It's a stretch due to the simple fact that, although there have been times in history that can be squeezed and twisted and bent and spun to fit and assumed to be what this verse is talking about...Please explain how this is a stretch? Here is what the church historian Eusebius had to say about this event:
"But the people of the church in Jerusalem had been commanded by a revelation, vouchsafed to approved men there before the war, to leave the city and to dwell in a certain town of Perea called Pella. And when those that believed in Christ had come thither from Jerusalem, then, as if the royal city of the Jews and the whole land of Judea were entirely destitute of holy men, the judgment of God at length overtook those who had committed such outrages against Christ and his apostles, and totally destroyed that generation of impious men.

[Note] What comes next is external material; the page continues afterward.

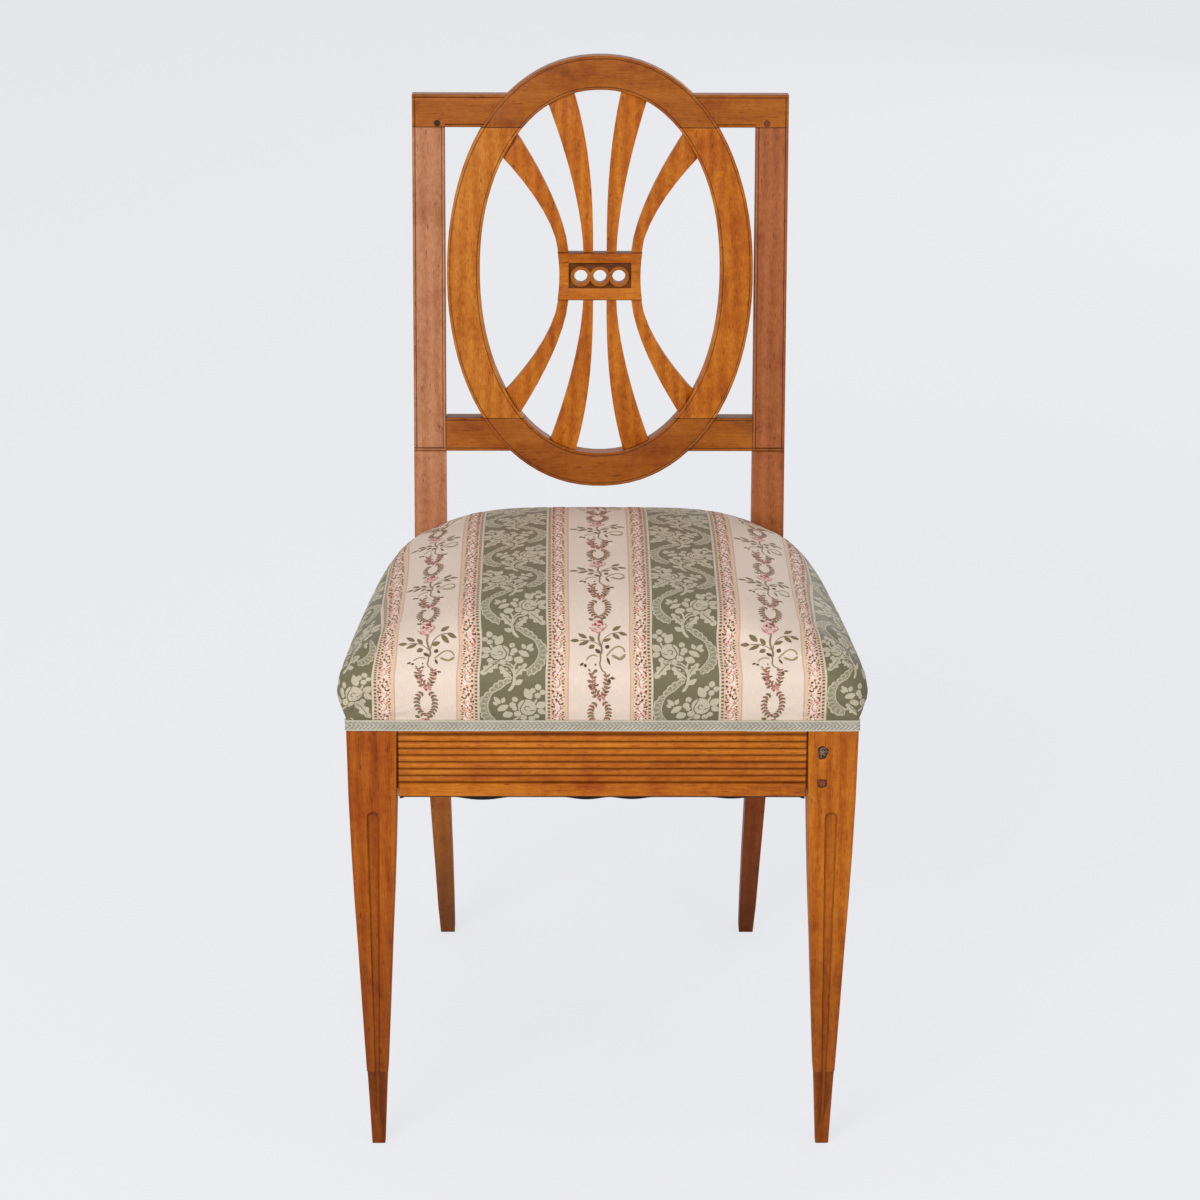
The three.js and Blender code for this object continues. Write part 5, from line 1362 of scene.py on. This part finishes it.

But the number of calamities which everywhere fell upon the nation at that time, the extreme misfortunes to which the inhabitants of Judea were especially subjected, the thousands of men, as well as women and children, that perished by the sword, by famine, and by other forms of death innumerable,—all these things, as well as the many great sieges which were carried on against the cities of Judea, and the excessive sufferings endured by those that fled to Jerusalem itself, as to a city of perfect safety, and finally the general course of the whole war, as well as its particular occurrences in detail, and how at last the abomination of desolation, proclaimed by the prophets, stood in the very temple of God, so celebrated of old, the temple which was now awaiting its total and final destruction by fire,—all these things any one that wishes may find accurately described in the history written by Josephus."
Eusebius: Church History, 3.5.3-4
The scripture is about the end days.. the "time of the Lord".
IMO.. and that is my own opinion.. solely.... I believe it is talking of the rapture.. "harpazo" the catching up... Something that has not happened.